_Rows from a 3D modeling dataset_:
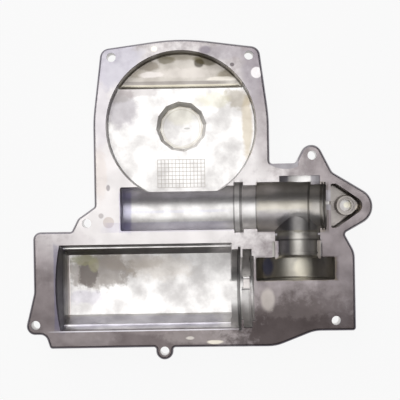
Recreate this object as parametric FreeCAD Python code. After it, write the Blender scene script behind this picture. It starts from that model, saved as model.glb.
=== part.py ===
import FreeCAD, Part
import math
import os

V = FreeCAD.Vector
os.makedirs("parts", exist_ok=True)

# Open half of a die cast gearbox housing. Z = 0 is the machined joint face and the
# pockets go down from it. X runs along the worm shaft, Y up through the wheel chamber.
# The origin is on the wheel's axis.

# casting
flange_t = 6.0          # joint flange
wall = 3.0              # shells behind the pockets
rim_r = 2.0             # rounding of the flange's outer rim
deep = 60.0             # longer than anything is deep, for cutting tools
wide = 600.0            # wider than the casting, for the same

# bolt holes
bolt_r = 3.3
boss_r = 7.0            # bosses behind the holes
boss_z = -12.0          # their seats
top_x = 49.6            # pair of holes at the top
top_y = 49.9
low_y = -142.3          # pair of holes at the bottom
low_x = (-107.1, 109.5)
ear_hole = (94.0, -22.9)
side_hole = (-69.2, -69.4)
foot_hole = (-14.4, -162.3)
foot_r = 6.2

# wheel chamber, its relief and the hub seat
chamber_r = 54.4
chamber_foot_r = 54.0
chamber_d = 10.0
relief_y = 27.7         # the relief lies above this chord
relief_d = 14.5
hub_sides = 12
hub_corner_r = 18.5
hub_foot_r = 16.0
hub_d = 23.5
hub_bore_r = 13.6
hub_floor_d = 24.3
hub_back = 28.0

# worm trough, stations along X
worm_y = -59.6
worm_x0 = -44.9
groove_x = (37.1, 43.9)
cross_x = (53.7, 92.9)
worm_x1 = 103.7
ring_x = ((100.3, 101.3), (102.3, 103.3))   # two turned rings near its right end
ring_r = 17.2
worm_r = 15.8
groove_r = 18.2
crossing_r = 17.9
rib_x1 = 106.9          # the thin rib ends here and the nose pocket starts

# nose pocket and its boss
nose_d = 14.5
nose_boss = (118.5, worm_y + 0.1)
nose_boss_r = 6.9
nose_boss_top = -4.0
nose_step_r = 5.7
nose_step_d = 5.6
nose_hole_r = 4.3
nose_hole_d = 15.5

# output shaft, across the worm along Y, stations along Y
shaft_x = 82.6
head_x = (70.0, 99.4)   # shallow dished seat for its upper end
head_y = (-42.2, -37.4)
head_d = 3.4
seat_y = (-84.3, -77.0)
seat_r = 16.3
stop_y = (-80.4, -79.0) # half ring that stops the bearing
stop_r = 14.7
stop_d = 1.0
shaft_r = 13.9
ring_y = (-93.5, -92.6) # turned ring near the bore's lower end
bore_ring_r = 14.5
mouth_y = -95.2         # the bore opens out from here to the gear slot
mouth_r = 15.0
collar_r = 16.5         # the bearing's wall stands proud into the gear slot
collar_out = 1.3
moat_x = ((64.2, 66.1), (99.1, 100.0))      # slots beside the bearing's wall
moat_y = (-97.0, -85.2)
moat_d = 3.0
slot_x = 80.7           # half disc for the output gear
slot_y = (-112.8, -96.0)
slot_r = 28.4

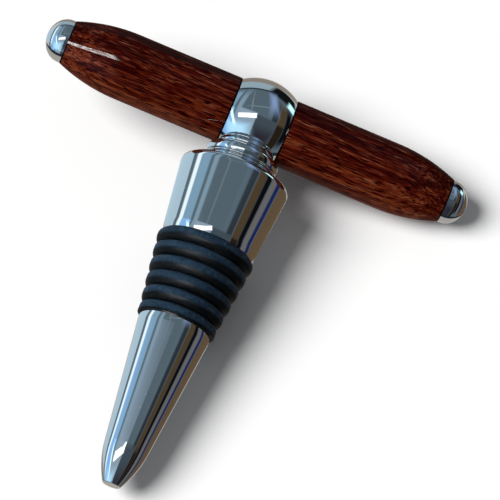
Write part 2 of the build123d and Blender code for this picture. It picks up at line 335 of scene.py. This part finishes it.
def red_hardwood(look, side):
    """Dark red hardwood, turned, stained and dipped in gloss lacquer."""
    # The lacquer carries all the gloss, and the wood under it has none
    material, tree, shader = new_material(
        "lacquered_red_hardwood_" + side,
        {"Roughness": 0.5, "Specular IOR Level": 0.0, "Coat Weight": look.lacquer_weight,
         "Coat Roughness": look.lacquer_roughness},
    )
    # The two halves are cut from different places of one board
    offset = {"left": 0.0, "right": 0.21}[side]
    along_handle = handle_place(tree)
    sloped = add_node(tree, "Mapping", links={"Vector": along_handle})
    sloped.inputs["Rotation"].default_value = (look.board_roll, look.grain_slope, look.grain_slope)
    sloped.inputs["Location"].default_value = (offset, 0.5 * offset, 0)
    place = sloped.outputs["Vector"]

    # Bands drift slowly along the handle, and fibres fill them
    bands = grain_noise(tree, place, look.band_length, look.band_width, 2.0)
    fibres = grain_noise(tree, place, look.fibre_length, look.fibre_width, 2.0)
    tone = add_node(tree, "Mix", {"Factor": 0.42}, {"A": bands, "B": fibres}, data_type="FLOAT")

    # Painted light and sheen: the side towards the nose is painted paler, standing in for the light and the
    # lacquer's sheen from the bright floor below it
    parts = add_node(tree, "SeparateXYZ", links={"Vector": along_handle})
    tone_with_painted_light = add_node(
        tree, "Math", {1: -look.painted_light_share / MM}, {0: parts.outputs["Y"], 2: tone.outputs["Result"]},
        operation="MULTIPLY_ADD",
    )
    grain_with_painted_light = set_ramp(
        add_node(tree, "ValToRGB", links={"Fac": tone_with_painted_light.outputs["Value"]}),
        [(0.38, look.darkest_grain), (0.45, look.dark_grain), (0.51, look.middle_grain),
         (0.57, look.pale_grain), (0.65, look.palest_grain)],
    ).outputs["Color"]

    # Pale streaks gather in the pale bands
    streaks = add_node(
        tree, "MapRange", {"From Min": 0.56, "From Max": 0.68},
        {"Value": grain_noise(tree, place, look.streak_length, look.streak_width, 1.0)},
        interpolation_type="SMOOTHSTEP",
    )
    gathered = add_node(
        tree, "MapRange", {"From Min": 0.42, "From Max": 0.62, "To Min": 0.1, "To Max": 1.0},
        {"Value": bands},
    )
    strength = add_node(
        tree, "Math", links={0: streaks.outputs["Result"], 1: gathered.outputs["Result"]},
        operation="MULTIPLY",
    )
    streaked = add_node(
        tree, "Mix", {"B": look.streak_colour}, {"Factor": strength.outputs["Value"], "A": grain_with_painted_light},
        data_type="RGBA",
    )

    pores = add_node(
        tree, "MapRange", {"From Min": 0.57, "From Max": 0.66},
        {"Value": grain_noise(tree, place, look.streak_length * 0.7, look.streak_width * 0.8, 0.0)},
        interpolation_type="SMOOTHSTEP",
    )
    pored = add_node(
        tree, "Mix", {"B": look.pore_colour},
        {"Factor": pores.outputs["Result"], "A": streaked.outputs["Result"]}, data_type="RGBA",
    )

    # Painted shade: the barrel is painted near black at its ends beside the hub and the cap, standing in for
    # the shade in the gap there
    ends = reach(side + "_barrel", HUB_CENTRE, RIGHTWARDS)
    middle, half = (ends[0] + ends[1]) / 2, (ends[1] - ends[0]) / 2
    from_middle = add_node(tree, "Math", {1: middle}, {0: parts.outputs["X"]}, operation="SUBTRACT")
    far = add_node(tree, "Math", links={0: from_middle.outputs["Value"]}, operation="ABSOLUTE")
    joint = add_node(
        tree, "MapRange", {"From Min": half - look.end_shade_width, "From Max": half - 0.5 * look.end_shade_width},
        {"Value": far.outputs["Value"]}, interpolation_type="SMOOTHSTEP",
    )
    wood_with_end_shade = add_node(
        tree, "Mix", {"B": look.end_shade_colour},
        {"Factor": joint.outputs["Result"], "A": pored.outputs["Result"]}, data_type="RGBA",
    )
    tree.links.new(wood_with_end_shade.outputs["Result"], shader.inputs["Base Color"])

    sunk = add_node(
        tree, "Bump", {"Strength": 0.25, "Distance": look.pore_depth}, {"Height": pores.outputs["Result"]},
        invert=True,
    )
    tree.links.new(sunk.outputs["Normal"], shader.inputs["Normal"])
    waves = add_node(
        tree, "TexNoise", {"Scale": 1 / look.wave_size, "Detail": 1.0}, {"Vector": place}
    )
    lacquer = add_node(
        tree, "Bump", {"Strength": 1.0, "Distance": look.wave_depth}, {"Height": waves.outputs["Fac"]}
    )
    tree.links.new(lacquer.outputs["Normal"], shader.inputs["Coat Normal"])
    return material


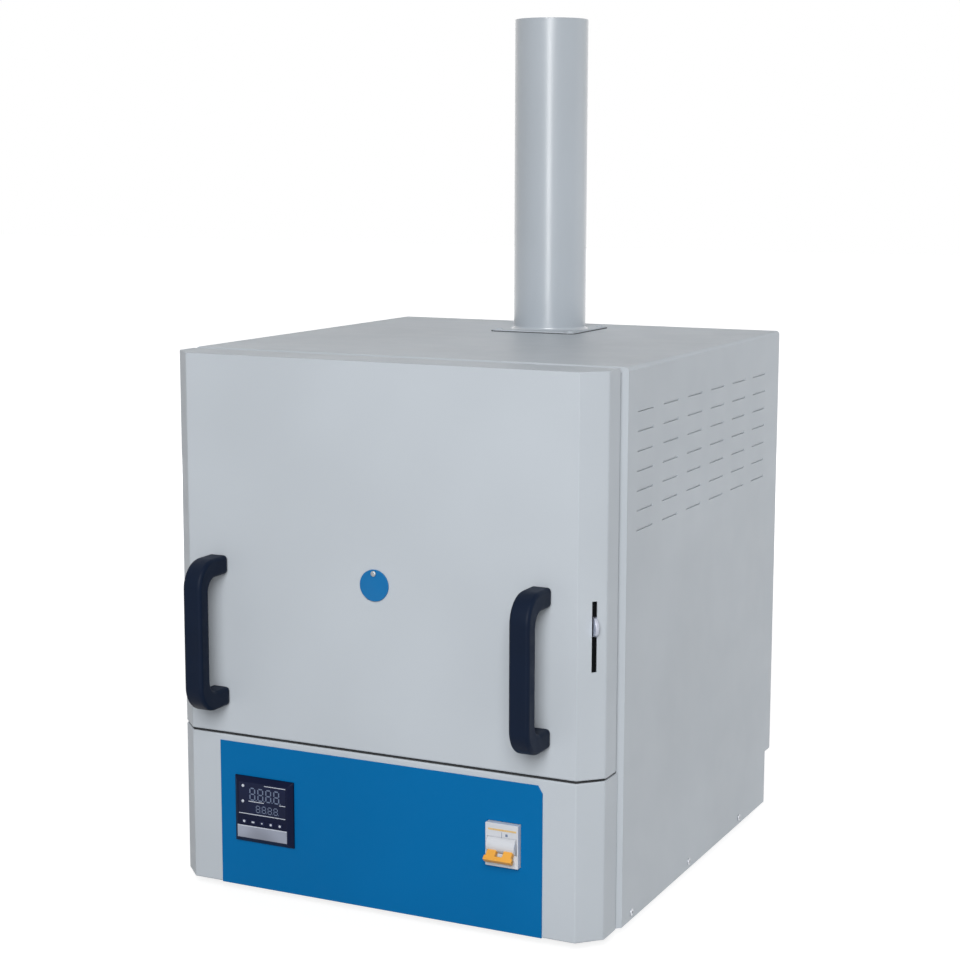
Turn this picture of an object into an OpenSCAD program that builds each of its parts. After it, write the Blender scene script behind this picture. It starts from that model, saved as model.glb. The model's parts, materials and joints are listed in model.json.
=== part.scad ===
// Laboratory muffle furnace with a parallel-lift door and a rear chimney.
// Frame: +X right, +Y to the back, +Z up. Origin on the floor, under the middle of the whole.
// Inside the modules y = 0 is the door's front face; placed() moves them into the frame.

/* [Cabinet] */
// Width of the cabinet
cab_w = 500; // [460:1:560]
// Height of the cabinet without its feet
cab_h = 572; // [510:1:640]
// Length of the cabinet's sides
cab_d = 463; // [415:1:520]
// Thickness of the folded steel sheet
sheet = 1.5; // [1:0.1:2]
// Outer radius of the cabinet's top bends
bend_r = 4; // [2.5:0.5:8]
// Bevel folded round the cabinet's front edge
bevel = 7; // [4:0.5:9]
// Depth of the rear cover behind the cabinet
rear_cover_d = 18; // [18:0.5:30]
// Height of the rear cover's lower edge over the cabinet's lower edge
rear_cover_rise = 61; // [56:1:90]

/* [Feet] */
// Height of each rubber foot
foot_h = 10; // [6:0.5:20]
// Radius of each rubber foot
foot_r = 16; // [10:0.5:22]
// Distance from the cabinet's sides and ends to a foot's centre
foot_inset = 50; // [30:1:90]

/* [Front] */
// Distance from the door's face to the cabinet's front edge
front_d = 61; // [60:1:70]
// Gap between the door's side and the plane of the cabinet's side
front_inset = 4; // [3:0.5:6]
// Width of the 45 degree chamfer down each side of the door and the fascia
chamfer = 22; // [20:0.5:24]
// Height of the control fascia
fascia_h = 163; // [150:1:175]
// Gap between the fascia and the door
seam = 4; // [3:0.5:8]
// Gap between the door's folded edge and the cabinet's bevel
door_gap = 4.5; // [3.5:0.5:8]
// Depth of the door's bottom fold
door_hem = 26; // [10:1:28]

/* [Chamber] */
// Width of the chamber inside the muffle
chamber_w = 200; // [160:1:210]
// Height of the chamber inside the muffle
chamber_h = 130; // [100:1:145]
// Length of the chamber inside the muffle
chamber_d = 350; // [300:1:390]
// Depth of the chamber's centre below the cabinet's top
chamber_z = 228.5; // [220:0.5:240]
// Wall of the ceramic muffle
muffle_wall = 10; // [6:0.5:14]
// Thickness of the insulation over the muffle
insulation = 75; // [60:1:90]
// Thickness of the insulation beside the muffle
side_insulation = 71; // [45:1:76]
// Depth of the space between the face plate and the muffle
front_space = 37.5; // [35:0.5:45]
// Rim of the mouth collar round the chamber, at the sides and above and below
collar_rim = 50; // [40:1:50]
// Distance that the collar stands out of the face plate
collar_reach = 15; // [8:0.5:20]
// Thickness of the hearth plate
hearth_t = 8; // [5:0.5:12]

/* [Heating] */
// Diameter of the heating rod
heater_rod = 6; // [3:0.5:8]
// Space for the heating rods beside the muffle
heater_space = 9; // [8.5:0.5:12]
// Straight runs of each heating element
heater_runs = 6; // [4:2:8]
// Radius of the thermocouple's sheath
probe_r = 4; // [2:0.5:6]
// Reach of the thermocouple into the chamber
probe_reach = 40; // [15:1:80]

/* [Chimney] */
// Outer diameter of the chimney tube
chimney_od = 85; // [60:1:96]
// Height of the chimney over the cabinet
chimney_h = 360; // [150:1:500]
// Wall of the chimney tube
chimney_wall = 1.5; // [1:0.1:3]
// Side of the square flange
flange_w = 106; // [104:1:130]
// Thickness of the square flange
flange_t = 2; // [1:0.5:4]
// Distance from the chamber's back wall to the axis of the flue and the chimney
flue_set = 14; // [13:0.5:60]
// Least distance from the flange to the cabinet's rear edge
flange_margin = 10; // [6:1:30]
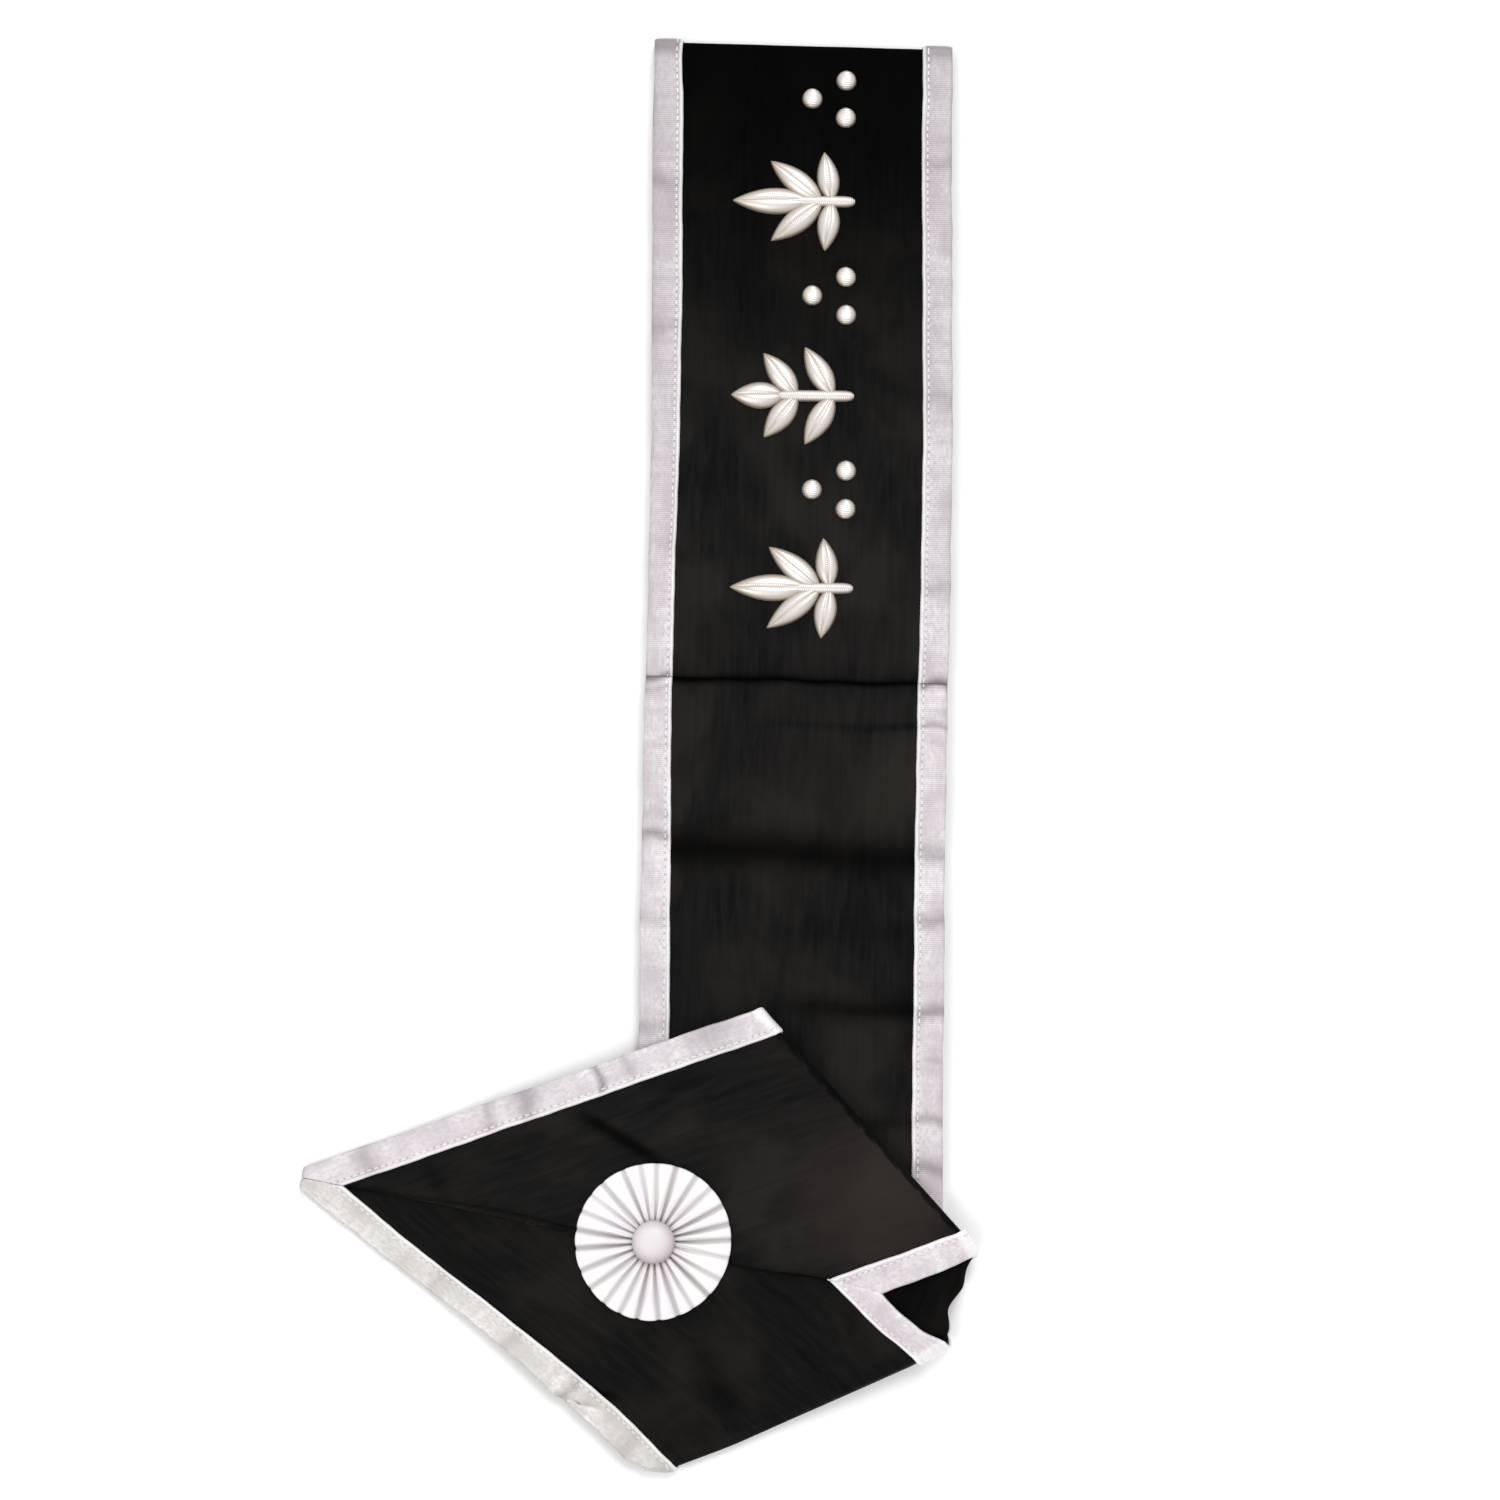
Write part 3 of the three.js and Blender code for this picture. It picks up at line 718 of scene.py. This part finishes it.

_Exercise objective_: Work out how many lines in the records above hold the string "into", then give only that count.

_The completed task_: 4